The TS7 peak recorded around 6500 Hz indicates the magnitude of micro-surface variations. As can be seen in Figure 6a, TS7 peak of bed sheets was higher than towels and knitted fabrics. Unlike towels and knitted fabrics, for textiles such as bed sheets which do not exhibit large macro-surface variations, the magnitude of micro-surface variations may become more relevant in terms of fabric hand. In this context, comparing micro-surface variations of this type of fabrics may provide a better insight about tactile characteristics. It was detected that back side of the cotton/lyocell blend sample with sateen weave pattern (B6) and face side of the sample made of cotton/bamboo blend (B7) have the lowest micro-surface variations among all bed sheet samples and they were rated with the highest TH scores (Figure 6b).

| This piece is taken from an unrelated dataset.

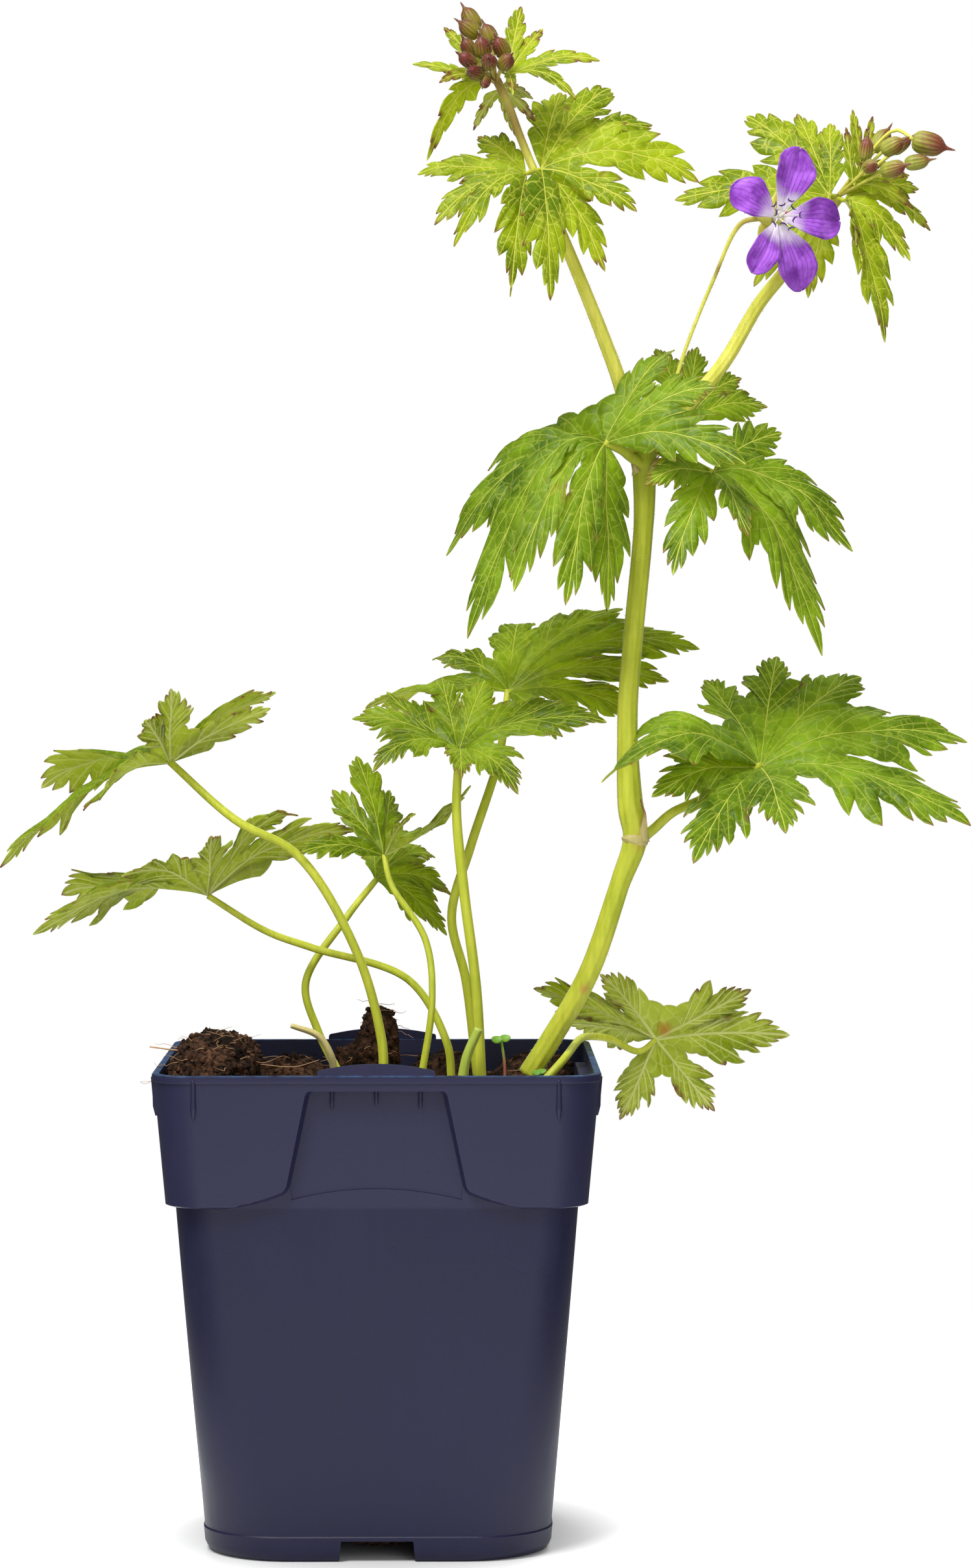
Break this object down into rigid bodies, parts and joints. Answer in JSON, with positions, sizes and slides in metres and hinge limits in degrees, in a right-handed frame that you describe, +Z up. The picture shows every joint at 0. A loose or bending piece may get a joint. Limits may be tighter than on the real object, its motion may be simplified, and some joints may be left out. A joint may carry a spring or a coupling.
{
  "type": "potted hardy geranium",
  "caption": "Hardy geranium with lobed leaves, a leaning stem, bud clusters and one open violet flower, growing in a square nursery pot filled with compost.",
  "frame": {"origin": "middle of the pot's underside, on the surface that the pot stands on", "axes": "+Z up, +X to the right with the leaning stem, -Y towards the front"},
  "size_m": [0.2018, 0.0962, 0.3174],
  "materials": {
    "pot_plastic": "injection-moulded dark navy plastic, fine matt grain, thin bluish shine on the edges",
    "compost": "dark brown peat compost with pale root fibres",
    "rootstock": "brown scaly crown",
    "stem": "yellow-green, ridged lengthwise, with a pale hairy edge",
    "leaf": "mid green, sunken pale net of veins, grey-green underneath, light shines through",
    "leaf_upper": "bright yellow-green with paler veins and red-brown tooth tips",
    "stipule": "thin papery pinkish brown",
    "petal": "satin violet with darker veins",
    "flower_centre": "cream column and filaments with dark purple anthers",
    "bud_red": "ribbed red-brown sepals with pale hairs",
    "bud_green": "ribbed green sepals veined red",
    "cut_stalk": "dry yellow-brown stump",
    "seedling": "smooth fresh green"
  },
  "bodies": {
    "root": {"pot": "pot_plastic", "potting_soil": "compost", "rootstock": "rootstock", "root_mat": "compost", "peat_clump": "compost", "main_stem": "stem", "left_branch": "stem", "right_branch": "stem", "flower_stalk": "stem", "basal_leaf_upper_left": "leaf", "basal_leaf_lower_left": "leaf", "basal_leaf_small_front": "leaf", "basal_leaf_small_back": "leaf", "basal_leaf_young": "leaf", "basal_leaf_tall_back": "leaf", "basal_leaf_low_right": "leaf", "stem_leaf_big_right": "leaf_upper", "stem_leaf_upper_left": "leaf_upper", "stem_leaf_upper_right": "leaf_upper", "stem_leaf_upper_back": "leaf_upper", "branch_leaf_left": "leaf_upper", "branch_leaf_right": "leaf_upper", "right_branch_leaf_left": "leaf_upper", "right_branch_leaf_right": "leaf_upper", "left_head_bract_left": "leaf_upper", "left_head_bract_right": "leaf_upper", "left_head_bract_back": "leaf_upper", "right_head_bract": "leaf_upper", "stipules_lower": "stipule", "stipules_upper": "stipule", "flower_petal_1": "petal", "flower_petal_2": "petal", "flower_petal_3": "petal", "flower_petal_4": "petal", "flower_petal_5": "petal", "flower_centre": "flower_centre", "left_head_bud_1": "bud_red", "left_head_bud_2": "bud_red", "left_head_bud_3": "bud_red", "left_head_bud_4": "bud_red", "left_head_bud_5": "bud_red", "left_head_bud_6": "bud_red", "left_head_bud_7": "bud_red", "left_head_bud_8": "bud_red", "left_head_bud_9": "bud_red", "left_head_bud_10": "bud_red", "left_head_bud_11": "bud_red", "right_head_bud_1": "bud_green", "right_head_bud_2": "bud_green", "right_head_bud_3": "bud_green", "right_head_bud_4": "bud_green", "right_head_bud_5": "bud_green", "right_head_bud_6": "bud_green", "right_head_bud_7": "bud_green", "right_head_bud_8": "bud_green", "cut_stalk_left": "cut_stalk", "cut_stalk_middle": "cut_stalk", "weed_seedling": "seedling"}
  },
  "joints": []
}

While hand of fabrics might be more or less related to a particular fabric property, it is expected to observe significant correlation relations between sensory evaluations and objective measurements. In this context, relevance of TH scores and TSA results was investigated by correlation analysis. When discussing surface properties, it is essential to indicate which side of the sample was subjected to surface characterization. In the current study, both sides of the samples were tested. Investigations indicated that there is a significant difference between surface characteristics of face and back sides of the fabrics (p ≤ .043). Therefore, in the current study, correlation relations between TH scores and surface parameters (TS7 and TS750) were investigated for face and back sides separately (Table 5).

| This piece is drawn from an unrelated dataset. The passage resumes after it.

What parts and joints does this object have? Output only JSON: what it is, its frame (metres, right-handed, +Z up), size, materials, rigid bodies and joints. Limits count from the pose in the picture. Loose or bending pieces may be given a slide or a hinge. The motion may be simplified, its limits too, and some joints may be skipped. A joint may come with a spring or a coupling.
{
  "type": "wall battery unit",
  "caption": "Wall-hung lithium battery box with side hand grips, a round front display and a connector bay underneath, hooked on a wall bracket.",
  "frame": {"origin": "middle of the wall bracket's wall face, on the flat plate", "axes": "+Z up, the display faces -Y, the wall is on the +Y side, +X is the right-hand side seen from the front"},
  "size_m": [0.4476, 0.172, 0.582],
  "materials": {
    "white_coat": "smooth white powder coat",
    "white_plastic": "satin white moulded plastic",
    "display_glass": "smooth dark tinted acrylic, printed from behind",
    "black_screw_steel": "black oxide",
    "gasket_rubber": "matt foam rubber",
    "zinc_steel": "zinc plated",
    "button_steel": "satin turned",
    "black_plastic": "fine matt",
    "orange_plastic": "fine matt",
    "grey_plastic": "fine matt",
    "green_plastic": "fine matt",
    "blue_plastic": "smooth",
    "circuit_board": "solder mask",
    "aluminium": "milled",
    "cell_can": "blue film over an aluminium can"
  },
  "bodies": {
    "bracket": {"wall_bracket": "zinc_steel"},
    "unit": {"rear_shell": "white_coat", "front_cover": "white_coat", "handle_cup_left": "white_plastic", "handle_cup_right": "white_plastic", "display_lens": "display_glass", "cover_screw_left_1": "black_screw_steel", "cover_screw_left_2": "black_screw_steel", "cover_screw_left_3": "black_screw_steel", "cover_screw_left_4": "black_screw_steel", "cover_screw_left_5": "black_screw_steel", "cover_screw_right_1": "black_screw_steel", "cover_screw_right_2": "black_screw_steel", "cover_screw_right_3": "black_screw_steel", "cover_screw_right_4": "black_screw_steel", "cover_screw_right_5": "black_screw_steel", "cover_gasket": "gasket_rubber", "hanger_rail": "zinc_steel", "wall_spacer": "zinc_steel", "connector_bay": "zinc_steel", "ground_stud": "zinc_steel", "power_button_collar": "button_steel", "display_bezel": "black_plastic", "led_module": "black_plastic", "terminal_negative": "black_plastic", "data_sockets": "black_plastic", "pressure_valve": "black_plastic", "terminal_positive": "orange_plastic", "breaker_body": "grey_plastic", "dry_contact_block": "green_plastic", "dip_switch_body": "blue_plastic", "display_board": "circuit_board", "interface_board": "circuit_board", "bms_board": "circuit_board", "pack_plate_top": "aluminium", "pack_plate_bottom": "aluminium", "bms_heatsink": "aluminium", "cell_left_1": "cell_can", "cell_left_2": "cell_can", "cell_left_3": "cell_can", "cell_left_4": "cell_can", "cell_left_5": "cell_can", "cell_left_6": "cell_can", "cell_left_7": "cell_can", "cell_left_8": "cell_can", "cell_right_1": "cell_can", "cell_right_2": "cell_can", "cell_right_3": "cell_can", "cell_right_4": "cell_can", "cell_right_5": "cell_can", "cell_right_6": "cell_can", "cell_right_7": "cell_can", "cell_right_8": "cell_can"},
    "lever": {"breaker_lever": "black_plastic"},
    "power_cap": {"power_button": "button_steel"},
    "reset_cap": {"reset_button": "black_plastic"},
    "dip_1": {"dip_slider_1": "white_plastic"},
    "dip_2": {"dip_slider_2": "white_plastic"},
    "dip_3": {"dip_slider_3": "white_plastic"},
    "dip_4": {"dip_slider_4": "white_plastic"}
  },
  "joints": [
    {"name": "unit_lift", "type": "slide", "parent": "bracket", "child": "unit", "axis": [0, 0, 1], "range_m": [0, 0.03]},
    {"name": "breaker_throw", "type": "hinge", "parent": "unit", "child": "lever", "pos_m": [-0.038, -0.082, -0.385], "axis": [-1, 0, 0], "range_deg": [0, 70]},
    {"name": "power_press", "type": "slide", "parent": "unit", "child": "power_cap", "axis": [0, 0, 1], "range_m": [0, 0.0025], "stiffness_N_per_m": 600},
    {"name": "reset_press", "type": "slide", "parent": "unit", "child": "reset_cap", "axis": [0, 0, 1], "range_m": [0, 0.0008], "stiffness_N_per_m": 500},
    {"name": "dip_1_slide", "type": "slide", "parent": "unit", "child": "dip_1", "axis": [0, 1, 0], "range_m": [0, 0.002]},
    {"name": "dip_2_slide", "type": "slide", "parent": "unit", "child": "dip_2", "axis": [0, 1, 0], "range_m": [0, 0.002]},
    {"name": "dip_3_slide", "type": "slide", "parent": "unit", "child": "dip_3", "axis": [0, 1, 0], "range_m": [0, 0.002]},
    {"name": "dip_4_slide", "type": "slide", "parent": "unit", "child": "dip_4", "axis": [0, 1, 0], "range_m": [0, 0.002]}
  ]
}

Table 5. Spearman’s correlation coefficients (r_s) calculated among total hand scores, surface characteristics, low-stress mechanical properties and normalized nozzle test results of bed sheets, towels and knitted fabrics.

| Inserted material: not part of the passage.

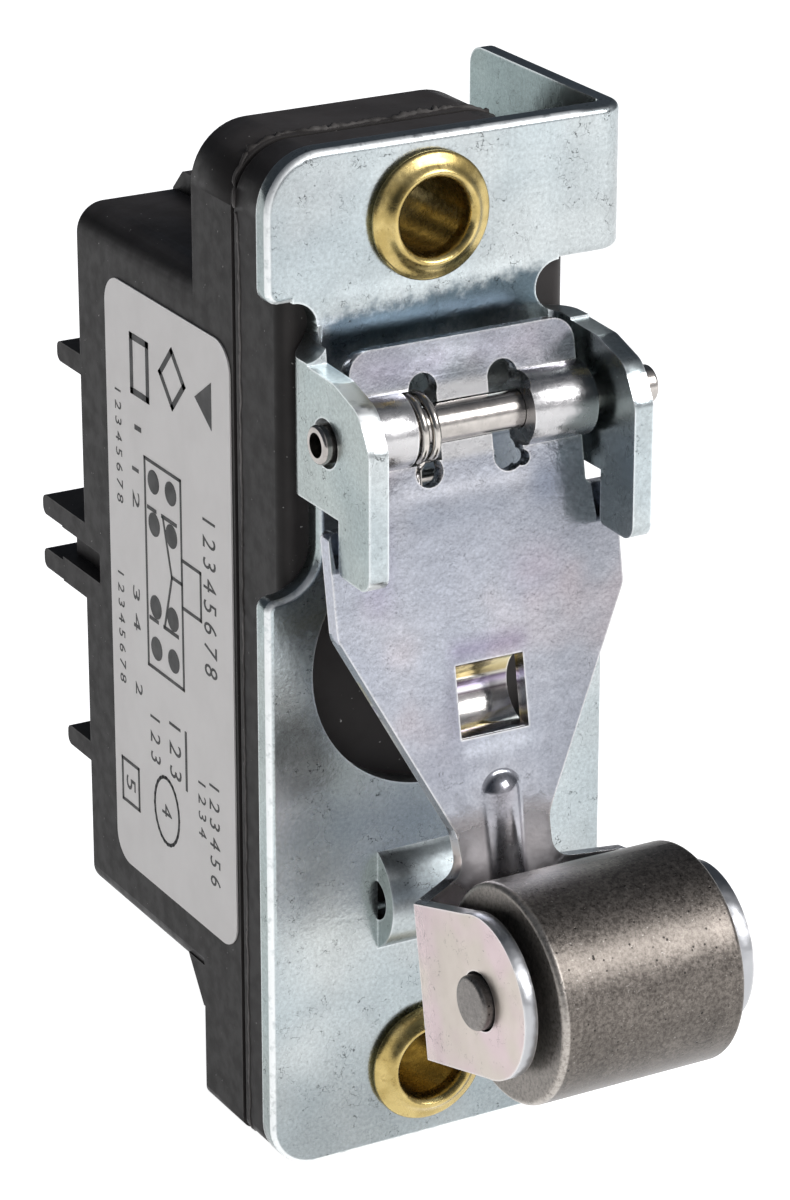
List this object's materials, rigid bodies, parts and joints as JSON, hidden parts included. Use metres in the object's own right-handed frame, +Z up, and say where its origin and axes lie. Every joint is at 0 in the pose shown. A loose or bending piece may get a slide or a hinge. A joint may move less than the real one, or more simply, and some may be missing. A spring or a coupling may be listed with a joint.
{
  "type": "limit switch",
  "caption": "Panel-mounted snap-action limit switch with a sprung roller lever, zinc plated bracket plate with brass eyelets and a black moulded contact block with screw terminals.",
  "frame": {"origin": "midway between the two mounting eyelets, on the front face of the mounting plate", "axes": "-Y out of the front towards the roller, +Y back to the terminals, +Z up along the eyelet line, +X right, where the plate is bent back"},
  "size_m": [0.0288, 0.0683, 0.0771],
  "materials": {
    "phenolic": "black-brown moulded phenolic, satin with fine moulding grain",
    "gasket": "dark fibre gasket, rough edge",
    "zinc_plate": "bright blue-white zinc plated steel sheet",
    "zinc_lever": "zinc plated steel sheet with faint iridescent passivation",
    "brass": "drawn brass, satin, slightly tarnished",
    "label": "printed polyester label, warm grey",
    "pin_steel": "polished steel pin",
    "spring_steel": "bright spring wire",
    "sintered": "porous sintered steel, oiled, brown-grey",
    "dark_steel": "dull brown-grey steel pin",
    "plunger_moulding": "black moulding, smooth",
    "rubber": "soft black rubber",
    "silver": "silver alloy contact buttons",
    "contact_brass": "stamped brass strip",
    "screw_steel": "zinc plated steel screws and clamps"
  },
  "bodies": {
    "switch_body": {"base_housing": "phenolic", "front_cover": "phenolic", "cover_gasket": "gasket", "mounting_plate": "zinc_plate", "upper_eyelet": "brass", "lower_eyelet": "brass", "side_label": "label", "pivot_pin": "pin_steel", "lever_return_spring": "spring_steel", "plunger_seal": "rubber", "plunger_return_spring": "spring_steel", "fixed_contacts": "silver", "terminal_screws": "screw_steel", "terminal_clamps": "screw_steel", "upper_snap_spring": "spring_steel", "lower_snap_spring": "spring_steel", "terminal_row1_left": "contact_brass", "terminal_row1_right": "contact_brass", "terminal_row2_left": "contact_brass", "terminal_row2_right": "contact_brass", "terminal_row3_left": "contact_brass", "terminal_row3_right": "contact_brass", "terminal_row4_left": "contact_brass", "terminal_row4_right": "contact_brass", "upper_rocker_pin": "pin_steel", "lower_rocker_pin": "pin_steel"},
    "lever_arm": {"lever": "zinc_lever", "roller_pin": "dark_steel"},
    "roller_body": {"roller": "sintered"},
    "plunger_body": {"plunger": "plunger_moulding"},
    "upper_pole": {"upper_rocker": "plunger_moulding", "upper_contact_bridge": "contact_brass", "upper_moving_contacts": "silver"},
    "lower_pole": {"lower_rocker": "plunger_moulding", "lower_contact_bridge": "contact_brass", "lower_moving_contacts": "silver"}
  },
  "joints": [
    {"name": "lever_pivot", "type": "hinge", "parent": "switch_body", "child": "lever_arm", "pos_m": [0.0007, -0.0044, 0.0188], "axis": [1, 0, 0], "range_deg": [0, 11.5], "stiffness_Nm_per_rad": 0.4, "springref_deg": -20.05, "deforming": ["lever_return_spring"]},
    {"name": "roller_spin", "type": "hinge", "parent": "lever_arm", "child": "roller_body", "pos_m": [0.0025, -0.01927, -0.01736], "axis": [1, 0, 0], "continuous": true},
    {"name": "plunger_slide", "type": "slide", "parent": "switch_body", "child": "plunger_body", "axis": [0, 1, 0], "range_m": [0, 0.004], "deforming": ["plunger_return_spring"]},
    {"name": "upper_pole_rock", "type": "hinge", "parent": "switch_body", "child": "upper_pole", "pos_m": [0.0007, 0.0175, 0.00425], "axis": [1, 0, 0], "range_deg": [-9.6, 0], "deforming": ["upper_snap_spring"]},
    {"name": "lower_pole_rock", "type": "hinge", "parent": "switch_body", "child": "lower_pole", "pos_m": [0.0007, 0.0175, -0.00455], "axis": [1, 0, 0], "range_deg": [0, 9.6], "deforming": ["lower_snap_spring"]}
  ],
  "couplings": [
    {"joint": "plunger_slide", "follows": "lever_pivot", "m_per_rad": 0.0194},
    {"joint": "upper_pole_rock", "follows": "lever_pivot", "ratio": -0.826},
    {"joint": "lower_pole_rock", "follows": "lever_pivot", "ratio": 0.826}
  ]
}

Category			Total hand score	Pulling force^n
				F1	F2	F3	F4	Fmax
Bed sheets	Total hand score		/	−0.893***	−0.929***	−0.964***	−0.857**	−0.929***
	Micro-surface variations (TS7)	Average	−0.893***	0.714*	0.964***	0.929***	0.929***	0.964***
		Face	−0.821**	0.786**	0.750*	0.714*	0.714*	0.750*
		Back	−0.929***	0.821**	1.00***	0.964***	0.964***	1.00***
	Macro-surface variations (TS750)	Average	−0.786**	0.929***	.	0.714*	.	.
		Face	−0.857**	0.893***	0.679*	0.750*	.	0.679*
		Back	−0.714*	0.857**	0.714*	0.786**	0.679*	0.714*
	Elasticity (E)	Average	0.750*	−0.786**	.	.	.	.
	Hysteresis (H)	Average	−0.893***	0.786**	0.821**	0.857**	0.714*	0.821**
	Plasticity (P)	Average	−0.786**	.	0.750*	0.821**	.	0.750*
Towels	Total hand score		/	−0.714*	/	−0.786**	.	−0.786**
	Micro-surface variations (TS7)	Average	−0.750*	.	/	.	.	.
		Face	−0.679*	.	/	.	.	.
		Back	−0.786**	0.786**	/	0.821**	0.714*	0.821**
	Macro-surface variations (TS750)	Average	−0.893***	0.821**	/	0.786**	.	0.786**
		Face	−0.857**	0.857**	/	0.857**	0.714*	0.857**
		Back	−0.857**	0.857**	/	0.750*	.	0.750*
	Deformation (D)	Average	0.857**	−0.857**	/	−0.750*	.	−0.750*
	Elasticity (E)	Average	0.857**	−0.857**	/	−0.750*	.	−0.750*
	Plasticity (P)	Average	0.786**	−0.929***	/	−0.893***	−0.786**	−0.893***
Knitted fabrics	Total hand score		/	−0.900**	−1.00***	−1.00***	−0.900**	−1.00***
	Macro-surface variations (TS750)	Average	−1.00***	0.900**	1.00***	1.00***	0.900**	1.00***
		Face	−1.00***	0.900**	1.00***	1.00***	0.900**	1.00***
		Back	−1.00***	0.900**	1.00***	1.00***	0.900**	1.00***
	Plasticity (P)	Average	.	−0.900**	.	.	.	.

Correlation is significant at the 0.10 level (*), 0.05 level (**) and 0.01 level (***), (2-tailed).

ⁿNormalized pulling forces: Fmax is the maximum pulling force and F1, F2, F3, F4 are pulling forces recorded during the 1st, 2nd, 3rd and 4th stages of nozzle test.

For normalization, nozzle test results of bed sheets, towels and knitted fabrics were divided by thread count, thickness and stitch density, respectively.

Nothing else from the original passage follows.